» Given task
Write out all of the lines below, exactly and completely.

☆ ☆ ☆ ☆ ☆ ☆ ☆

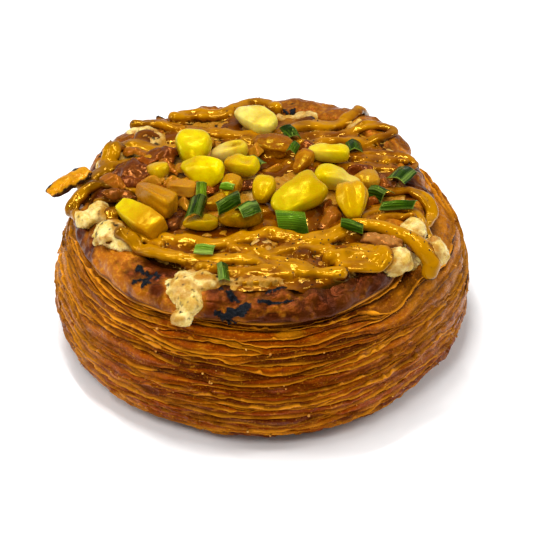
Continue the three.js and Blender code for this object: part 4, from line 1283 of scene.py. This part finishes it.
VEIN_GAP = 0.42
for i, (length, width, curl, slant, *turn, colour) in enumerate(CHIVES):
    fold = {"crumple": 0.08, "crease": (0.5, 0.9, 0.7)[i % 3] * min(1, width / 4)}
    points, faces, place = strip(length, width, 0.5, curl + 0.25, 0.2, 0.0, slant, 50 + i, size=0.16, **fold)
    across = place["b"] * width
    vein = 0.5 + 0.5 * np.sin(across * 2 * math.pi / VEIN_GAP + 1.5 * noise(points, 3, 85))
    vein = vein * np.clip(0.6 + 0.6 * noise(points * [0.3, 1, 1], 0.9, 86), 0, 1)
    skin = np.tile(paint(colour), (len(points), 1)) * (1 + 0.4 * noise(points, 2.5, 87))[:, None]
    # painted highlight: pale streaks along each piece, mixed in toward #ACCC5C
    stripe = smooth(noise(np.stack([0 * across + 7.0 * i, across, 0 * across], 1), 0.8, 88), 0.1, 0.5)
    light = 0.8 * stripe * min(1, 0.05 + 9 * paint(colour)[1])  # light pieces get the most painted highlight streaks
    skin = np.clip(mixed(skin, np.array(paint("#ACCC5C")), light[:, None]), 0, 1)
    rim = smooth(np.abs(2 * place["a"]), 0.93, 1.0) * 0.5
    node = f"chive_{i + 1:02d}"
    placed = centred(moved(points, (0, 0, 0), *turn), node)
    painted = {"skin": skin, "vein": vein, "rim": rim}
    piece("cut_" + node, placed, faces, CHIVE_SKIN, painted, nodes=[node])

# ---------- table, light and camera ----------

TABLE_HALF, TABLE_TOP = 900.0, -0.02
m = Recipe("white_table", Roughness=0.8)
cloth = m.done(Base_Color=m.mix(m.patches(60.0, 0.3, 0.7, 0, 0.3), "#FBFBFB", "#F8F8F8"))
corners = [(x * TABLE_HALF, y * TABLE_HALF, TABLE_TOP) for x, y in ((-1, -1), (1, -1), (1, 1), (-1, 1))]
piece("table", corners, [[0, 1, 2, 3]], cloth, rides=False)

world = bpy.data.worlds.new("white_studio")
bpy.context.scene.world = world
world.use_nodes = True
world.node_tree.nodes["Background"].inputs["Color"].default_value = (1, 1, 1, 1)
world.node_tree.nodes["Background"].inputs["Strength"].default_value = 0.34
bpy.context.scene.view_settings.view_transform = "Standard"


def stand(name, data, at, way):
    """Puts a light or the camera at a place in mm, looking along a direction."""
    made = bpy.data.objects.new(name, data)
    bpy.context.scene.collection.objects.link(made)
    made.location = at * MM
    made.rotation_euler = way.to_track_quat("-Z", "Y").to_euler()
    return made


# Soft boxes of light aimed at the topping: place, width and height in mm, and watts
LIT_PLACE = Vector((0, 0, 25))
for name, at, width, height, watts in (
    ("overhead_front", (-50, -30, 500), 280, 24, 1.05),
    ("overhead_back", (-50, 80, 500), 280, 24, 1.05),
    ("key", (-80, -300, 430), 130, 130, 0.75),
    ("side_left", (-400, -40, 270), 70, 220, 0.62),
    ("side_right", (400, -20, 270), 70, 220, 0.65),
):
    light = bpy.data.lights.new(name, "AREA")
    light.shape, light.energy = "RECTANGLE", watts
    light.size, light.size_y = width * MM, height * MM
    stand(name, light, Vector(at), LIT_PLACE - Vector(at))

ELEVATION, DISTANCE, AIM = rad(37), 520.0, Vector((1.2, 0, 15.6))
IMAGE_WIDTH, FOCAL_PIXELS, SENSOR = 533, 2255, 36
camera = bpy.data.cameras.new("camera")
camera.sensor_width = SENSOR
camera.lens = FOCAL_PIXELS * SENSOR / IMAGE_WIDTH
camera.clip_end = 10
back = Vector((0, -math.cos(ELEVATION), math.sin(ELEVATION)))
bpy.context.scene.camera = stand("camera", camera, AIM + back * DISTANCE, -back)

☆ ☆ ☆ ☆ ☆ ☆ ☆

» Final answer
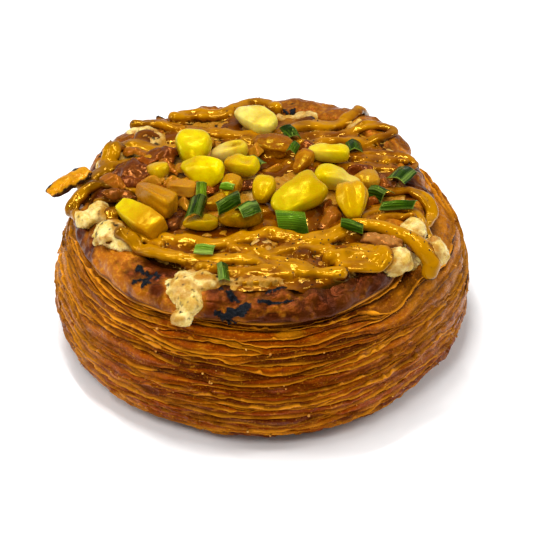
Continue the three.js and Blender code for this object: part 4, from line 1283 of scene.py. This part finishes it.
VEIN_GAP = 0.42
for i, (length, width, curl, slant, *turn, colour) in enumerate(CHIVES):
    fold = {"crumple": 0.08, "crease": (0.5, 0.9, 0.7)[i % 3] * min(1, width / 4)}
    points, faces, place = strip(length, width, 0.5, curl + 0.25, 0.2, 0.0, slant, 50 + i, size=0.16, **fold)
    across = place["b"] * width
    vein = 0.5 + 0.5 * np.sin(across * 2 * math.pi / VEIN_GAP + 1.5 * noise(points, 3, 85))
    vein = vein * np.clip(0.6 + 0.6 * noise(points * [0.3, 1, 1], 0.9, 86), 0, 1)
    skin = np.tile(paint(colour), (len(points), 1)) * (1 + 0.4 * noise(points, 2.5, 87))[:, None]
    # painted highlight: pale streaks along each piece, mixed in toward #ACCC5C
    stripe = smooth(noise(np.stack([0 * across + 7.0 * i, across, 0 * across], 1), 0.8, 88), 0.1, 0.5)
    light = 0.8 * stripe * min(1, 0.05 + 9 * paint(colour)[1])  # light pieces get the most painted highlight streaks
    skin = np.clip(mixed(skin, np.array(paint("#ACCC5C")), light[:, None]), 0, 1)
    rim = smooth(np.abs(2 * place["a"]), 0.93, 1.0) * 0.5
    node = f"chive_{i + 1:02d}"
    placed = centred(moved(points, (0, 0, 0), *turn), node)
    painted = {"skin": skin, "vein": vein, "rim": rim}
    piece("cut_" + node, placed, faces, CHIVE_SKIN, painted, nodes=[node])

# ---------- table, light and camera ----------

TABLE_HALF, TABLE_TOP = 900.0, -0.02
m = Recipe("white_table", Roughness=0.8)
cloth = m.done(Base_Color=m.mix(m.patches(60.0, 0.3, 0.7, 0, 0.3), "#FBFBFB", "#F8F8F8"))
corners = [(x * TABLE_HALF, y * TABLE_HALF, TABLE_TOP) for x, y in ((-1, -1), (1, -1), (1, 1), (-1, 1))]
piece("table", corners, [[0, 1, 2, 3]], cloth, rides=False)

world = bpy.data.worlds.new("white_studio")
bpy.context.scene.world = world
world.use_nodes = True
world.node_tree.nodes["Background"].inputs["Color"].default_value = (1, 1, 1, 1)
world.node_tree.nodes["Background"].inputs["Strength"].default_value = 0.34
bpy.context.scene.view_settings.view_transform = "Standard"


def stand(name, data, at, way):
    """Puts a light or the camera at a place in mm, looking along a direction."""
    made = bpy.data.objects.new(name, data)
    bpy.context.scene.collection.objects.link(made)
    made.location = at * MM
    made.rotation_euler = way.to_track_quat("-Z", "Y").to_euler()
    return made


# Soft boxes of light aimed at the topping: place, width and height in mm, and watts
LIT_PLACE = Vector((0, 0, 25))
for name, at, width, height, watts in (
    ("overhead_front", (-50, -30, 500), 280, 24, 1.05),
    ("overhead_back", (-50, 80, 500), 280, 24, 1.05),
    ("key", (-80, -300, 430), 130, 130, 0.75),
    ("side_left", (-400, -40, 270), 70, 220, 0.62),
    ("side_right", (400, -20, 270), 70, 220, 0.65),
):
    light = bpy.data.lights.new(name, "AREA")
    light.shape, light.energy = "RECTANGLE", watts
    light.size, light.size_y = width * MM, height * MM
    stand(name, light, Vector(at), LIT_PLACE - Vector(at))

ELEVATION, DISTANCE, AIM = rad(37), 520.0, Vector((1.2, 0, 15.6))
IMAGE_WIDTH, FOCAL_PIXELS, SENSOR = 533, 2255, 36
camera = bpy.data.cameras.new("camera")
camera.sensor_width = SENSOR
camera.lens = FOCAL_PIXELS * SENSOR / IMAGE_WIDTH
camera.clip_end = 10
back = Vector((0, -math.cos(ELEVATION), math.sin(ELEVATION)))
bpy.context.scene.camera = stand("camera", camera, AIM + back * DISTANCE, -back)